*DIRECTION*:
Wherever a line holds the string "objects", copy that line.

*DATA EXCERPT*:
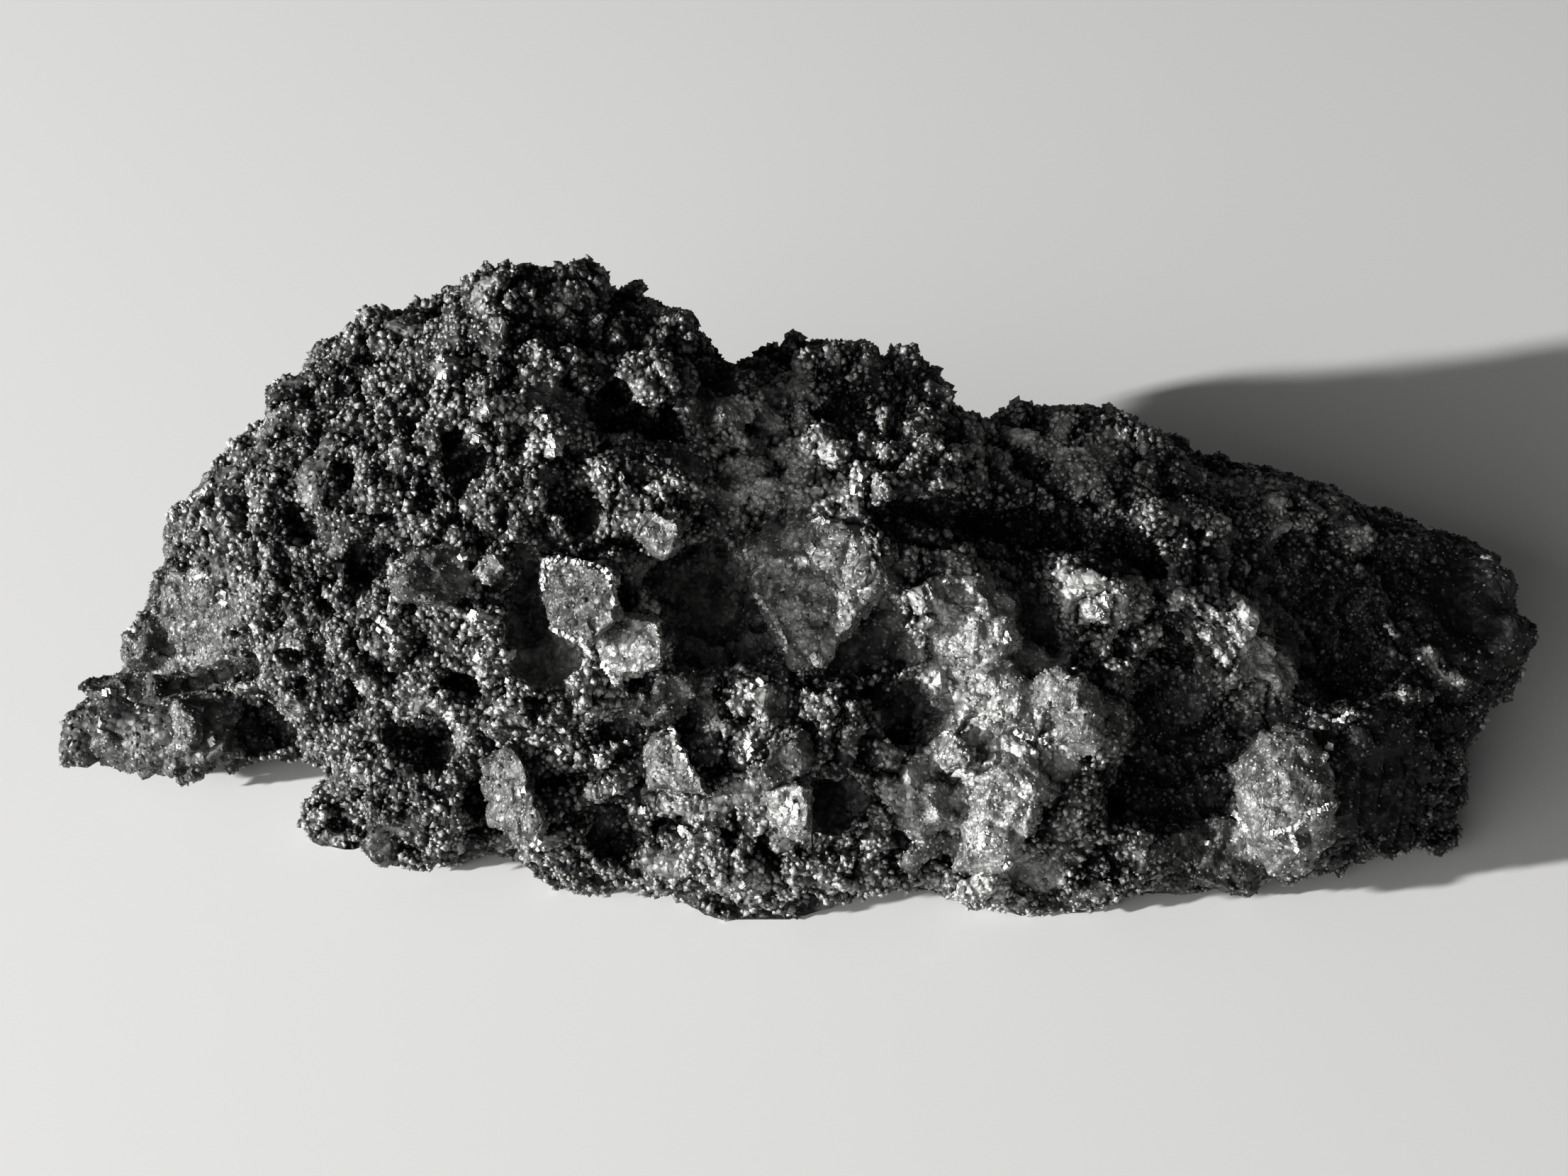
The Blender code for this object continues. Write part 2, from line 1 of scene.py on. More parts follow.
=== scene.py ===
"""Looks of a native silver specimen: a rough mass of dark, tarnished, granular silver.

The CAD mass gives the form. Its skin gets the knobs, the moulds of lost crystals and the clefts
of the real one. Flat-faced crystals and rounded lumps are set in it, and crusts of small grains
cover it. Sizes are millimetres, and each finished mesh is scaled to metres.
"""

import math

import bmesh
import bpy
import numpy as np
from mathutils import Euler, Matrix, Vector, noise
from mathutils.bvhtree import BVHTree
from mathutils.geometry import intersect_line_plane
from mathutils.kdtree import KDTree


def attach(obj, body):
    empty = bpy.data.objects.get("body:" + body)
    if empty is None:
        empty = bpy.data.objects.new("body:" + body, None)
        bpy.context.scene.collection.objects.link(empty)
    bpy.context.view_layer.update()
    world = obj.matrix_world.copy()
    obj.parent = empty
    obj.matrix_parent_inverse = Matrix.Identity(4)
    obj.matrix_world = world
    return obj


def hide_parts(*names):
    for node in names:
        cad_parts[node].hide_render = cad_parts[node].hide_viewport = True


MM = 0.001  # metres in a millimetre
SEED = 47

# The photographer's view: where it looks, from how far, and how much it takes in.
MIDDLE = Vector((-1.017, -1.055, 9.497))
SIGHT_ELEVATION = math.radians(38.0)
SIGHT_DISTANCE = 119.44
SIGHT_SCALE = 0.979  # millimetres of the specimen in one of the sight plane
FIELD_OF_VIEW = math.radians(36.0)
SENSOR_WIDTH = 36.0
NEAREST_SEEN = 0.001  # in metres
SIGHT_RIGHT = Vector((1.0, 0.0, 0.0))
SIGHT_BACK = Vector((0.0, -math.cos(SIGHT_ELEVATION), math.sin(SIGHT_ELEVATION)))
SIGHT_UP = Vector((0.0, math.sin(SIGHT_ELEVATION), math.cos(SIGHT_ELEVATION)))
EYE = MIDDLE + SIGHT_DISTANCE * SIGHT_BACK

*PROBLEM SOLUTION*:
    empty = bpy.data.objects.get("body:" + body)
        empty = bpy.data.objects.new("body:" + body, None)
        bpy.context.scene.collection.objects.link(empty)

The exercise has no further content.